DATASET EXTRACT:

++++

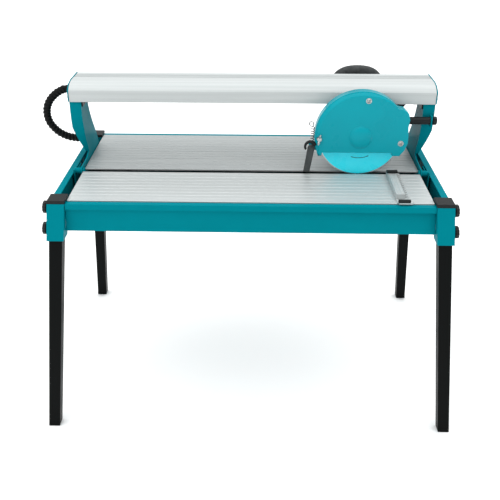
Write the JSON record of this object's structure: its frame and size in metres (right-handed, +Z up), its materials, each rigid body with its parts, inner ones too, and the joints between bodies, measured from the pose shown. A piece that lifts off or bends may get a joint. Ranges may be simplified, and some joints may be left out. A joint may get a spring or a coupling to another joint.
{
  "type": "wet tile saw",
  "caption": "Bridge wet tile saw on splayed legs: ribbed table with a blade slot, tilting bridge beam, sliding motor head with round blade guard, side fence and water tray.",
  "frame": {"origin": "on the floor under the middle of the frame", "axes": "+X along the cut to the operator's right, +Y away from the operator, +Z up"},
  "size_m": [1.0153, 0.6452, 0.7828],
  "materials": {
    "teal_paint": "gloss powder coat",
    "guard_paint": "gloss powder coat",
    "tray_paint": "moulded, satin",
    "black_plastic": "moulded, satin",
    "black_paint": "satin powder coat",
    "aluminium": "extruded, anodised",
    "cast_black": "cast, painted black",
    "zinc_steel": "zinc plated",
    "blade_cyan": "painted core, bare rim",
    "rubber": "matte"
  },
  "bodies": {
    "frame": {"rail_front": "teal_paint", "rail_rear": "teal_paint", "rail_left": "teal_paint", "rail_right": "teal_paint", "post_front_left": "teal_paint", "post_front_right": "teal_paint", "post_rear_left": "teal_paint", "post_rear_right": "teal_paint", "cap_front_left": "black_plastic", "cap_front_right": "black_plastic", "cap_rear_left": "black_plastic", "cap_rear_right": "black_plastic", "table_front": "aluminium", "table_rear": "aluminium", "water_tray": "tray_paint", "water_pump": "black_plastic", "pivot_bracket_left": "teal_paint", "pivot_bracket_right": "teal_paint"},
    "bridge": {"support_left": "teal_paint", "support_right": "teal_paint", "bridge_beam": "aluminium", "end_plate_left": "teal_paint", "end_plate_right": "teal_paint", "cable_gland": "black_plastic", "conduit": "rubber", "lock_sleeve": "black_plastic"},
    "head": {"carriage": "cast_black", "gear_housing": "cast_black", "motor_housing": "cast_black", "handle": "black_plastic", "guard_back": "guard_paint", "guard_cover": "guard_paint"},
    "blade_shaft": {"spindle": "zinc_steel", "blade": "blade_cyan", "blade_nut": "zinc_steel"},
    "switch": {"switch_button": "rubber"},
    "flap": {"splash_flap": "rubber"},
    "lock": {"lock_screw": "black_plastic"},
    "drain": {"drain_plug": "rubber"},
    "fence": {"fence_base": "aluminium"},
    "fence_arm": {"fence_bar": "aluminium"},
    "fence_clamp": {"fence_knob": "black_plastic"},
    "bevel_nut_l": {"bevel_nut_left": "black_plastic"},
    "bevel_nut_r": {"bevel_nut_right": "black_plastic"},
    "roller_front_left": {"roller_front_left": "zinc_steel"},
    "roller_front_right": {"roller_front_right": "zinc_steel"},
    "roller_rear_left": {"roller_rear_left": "zinc_steel"},
    "roller_rear_right": {"roller_rear_right": "zinc_steel"},
    "leg_front_left": {"leg_front_left": "black_paint"},
    "leg_knob_front_left_upper": {"leg_knob_front_left_upper": "black_plastic"},
    "leg_knob_front_left_lower": {"leg_knob_front_left_lower": "black_plastic"},
    "leg_front_right": {"leg_front_right": "black_paint"},
    "leg_knob_front_right_upper": {"leg_knob_front_right_upper": "black_plastic"},
    "leg_knob_front_right_lower": {"leg_knob_front_right_lower": "black_plastic"},
    "leg_rear_left": {"leg_rear_left": "black_paint"},
    "leg_knob_rear_left_upper": {"leg_knob_rear_left_upper": "black_plastic"},
    "leg_knob_rear_left_lower": {"leg_knob_rear_left_lower": "black_plastic"},
    "leg_rear_right": {"leg_rear_right": "black_paint"},
    "leg_knob_rear_right_upper": {"leg_knob_rear_right_upper": "black_plastic"},
    "leg_knob_rear_right_lower": {"leg_knob_rear_right_lower": "black_plastic"}
  },
  "joints": [
    {"name": "bridge_tilt", "type": "hinge", "parent": "frame", "child": "bridge", "pos_m": [0, -0.0395, 0.566], "axis": [1, 0, 0], "range_deg": [0, 45]},
    {"name": "head_slide", "type": "slide", "parent": "bridge", "child": "head", "axis": [1, 0, 0], "range_m": [-0.52, 0]},
    {"name": "blade_spin", "type": "hinge", "parent": "head", "child": "blade_shaft", "pos_m": [0.258, -0.0395, 0.663], "axis": [0, 1, 0], "continuous": true},
    {"name": "switch_press", "type": "slide", "parent": "head", "child": "switch", "axis": [0, 0, -1], "range_m": [0, 0.004], "stiffness_N_per_m": 400},
    {"name": "flap_swing", "type": "hinge", "parent": "head", "child": "flap", "pos_m": [0.144, -0.0415, 0.63], "axis": [0, 1, 0], "range_deg": [-2, 75]},
    {"name": "lock_screw_out", "type": "slide", "parent": "bridge", "child": "lock", "axis": [1, 0, 0], "range_m": [0, 0.02]},
    {"name": "drain_plug_pull", "type": "slide", "parent": "frame", "child": "drain", "axis": [0, 0, -1], "range_m": [0, 0.02]},
    {"name": "fence_slide", "type": "slide", "parent": "frame", "child": "fence", "axis": [1, 0, 0], "range_m": [-0.7, 0.04]},
    {"name": "fence_angle", "type": "hinge", "parent": "fence", "child": "fence_arm", "pos_m": [0.336, -0.0745, 0.582], "axis": [0, 0, 1], "range_deg": [-45, 45]},
    {"name": "fence_knob_turn", "type": "hinge", "parent": "fence", "child": "fence_clamp", "pos_m": [0.336, -0.0745, 0.582], "axis": [0, 0, 1], "continuous": true},
    {"name": "bevel_nut_l_turn", "type": "hinge", "parent": "frame", "child": "bevel_nut_l", "pos_m": [-0.4143, 0.00513, 0.55487], "axis": [-1, 0, 0], "continuous": true},
    {"name": "bevel_nut_r_turn", "type": "hinge", "parent": "frame", "child": "bevel_nut_r", "pos_m": [0.4143, 0.00513, 0.55487], "axis": [1, 0, 0], "continuous": true},
    {"name": "roller_front_left_roll", "type": "hinge", "parent": "head", "child": "roller_front_left", "pos_m": [0.216, 0.034, 0.7403], "axis": [0, 1, 0], "range_deg": [-2500, 10]},
    {"name": "roller_front_right_roll", "type": "hinge", "parent": "head", "child": "roller_front_right", "pos_m": [0.3, 0.034, 0.7403], "axis": [0, 1, 0], "range_deg": [-2500, 10]},
    {"name": "roller_rear_left_roll", "type": "hinge", "parent": "head", "child": "roller_rear_left", "pos_m": [0.216, 0.087, 0.7403], "axis": [0, 1, 0], "range_deg": [-2500, 10]},
    {"name": "roller_rear_right_roll", "type": "hinge", "parent": "head", "child": "roller_rear_right", "pos_m": [0.3, 0.087, 0.7403], "axis": [0, 1, 0], "range_deg": [-2500, 10]},
    {"name": "leg_front_left_pull", "type": "slide", "parent": "frame", "child": "leg_front_left", "axis": [-0.0861, -0.1559, -0.984], "range_m": [0, 0.075]},
    {"name": "leg_knob_front_left_upper_turn", "type": "hinge", "parent": "frame", "child": "leg_knob_front_left_upper", "pos_m": [-0.4514, -0.22153, 0.552], "axis": [-0.9962, 0, 0.0872], "continuous": true},
    {"name": "leg_knob_front_left_lower_turn", "type": "hinge", "parent": "frame", "child": "leg_knob_front_left_lower", "pos_m": [-0.45569, -0.22929, 0.503], "axis": [-0.9962, 0, 0.0872], "continuous": true},
    {"name": "leg_front_right_pull", "type": "slide", "parent": "frame", "child": "leg_front_right", "axis": [0.0861, -0.1559, -0.984], "range_m": [0, 0.075]},
    {"name": "leg_knob_front_right_upper_turn", "type": "hinge", "parent": "frame", "child": "leg_knob_front_right_upper", "pos_m": [0.4514, -0.22153, 0.552], "axis": [0.9962, 0, 0.0872], "continuous": true},
    {"name": "leg_knob_front_right_lower_turn", "type": "hinge", "parent": "frame", "child": "leg_knob_front_right_lower", "pos_m": [0.45569, -0.22929, 0.503], "axis": [0.9962, 0, 0.0872], "continuous": true},
    {"name": "leg_rear_left_pull", "type": "slide", "parent": "frame", "child": "leg_rear_left", "axis": [-0.0861, 0.1559, -0.984], "range_m": [0, 0.075]},
    {"name": "leg_knob_rear_left_upper_turn", "type": "hinge", "parent": "frame", "child": "leg_knob_rear_left_upper", "pos_m": [-0.4514, 0.22153, 0.552], "axis": [-0.9962, 0, 0.0872], "continuous": true},
    {"name": "leg_knob_rear_left_lower_turn", "type": "hinge", "parent": "frame", "child": "leg_knob_rear_left_lower", "pos_m": [-0.45569, 0.22929, 0.503], "axis": [-0.9962, 0, 0.0872], "continuous": true},
    {"name": "leg_rear_right_pull", "type": "slide", "parent": "frame", "child": "leg_rear_right", "axis": [0.0861, 0.1559, -0.984], "range_m": [0, 0.075]},
    {"name": "leg_knob_rear_right_upper_turn", "type": "hinge", "parent": "frame", "child": "leg_knob_rear_right_upper", "pos_m": [0.4514, 0.22153, 0.552], "axis": [0.9962, 0, 0.0872], "continuous": true},
    {"name": "leg_knob_rear_right_lower_turn", "type": "hinge", "parent": "frame", "child": "leg_knob_rear_right_lower", "pos_m": [0.45569, 0.22929, 0.503], "axis": [0.9962, 0, 0.0872], "continuous": true}
  ],
  "couplings": [
    {"joint": "roller_front_left_roll", "follows": "head_slide", "rad_per_m": 83.333},
    {"joint": "roller_front_right_roll", "follows": "head_slide", "rad_per_m": 83.333},
    {"joint": "roller_rear_left_roll", "follows": "head_slide", "rad_per_m": 83.333},
    {"joint": "roller_rear_right_roll", "follows": "head_slide", "rad_per_m": 83.333}
  ]
}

++++

WRITTEN REQUEST: Copy each line in the data that holds the word "from".

WORKED SOLUTION:
Write the JSON record of this object's structure: its frame and size in metres (right-handed, +Z up), its materials, each rigid body with its parts, inner ones too, and the joints between bodies, measured from the pose shown. A piece that lifts off or bends may get a joint. Ranges may be simplified, and some joints may be left out. A joint may get a spring or a coupling to another joint.
  "frame": {"origin": "on the floor under the middle of the frame", "axes": "+X along the cut to the operator's right, +Y away from the operator, +Z up"},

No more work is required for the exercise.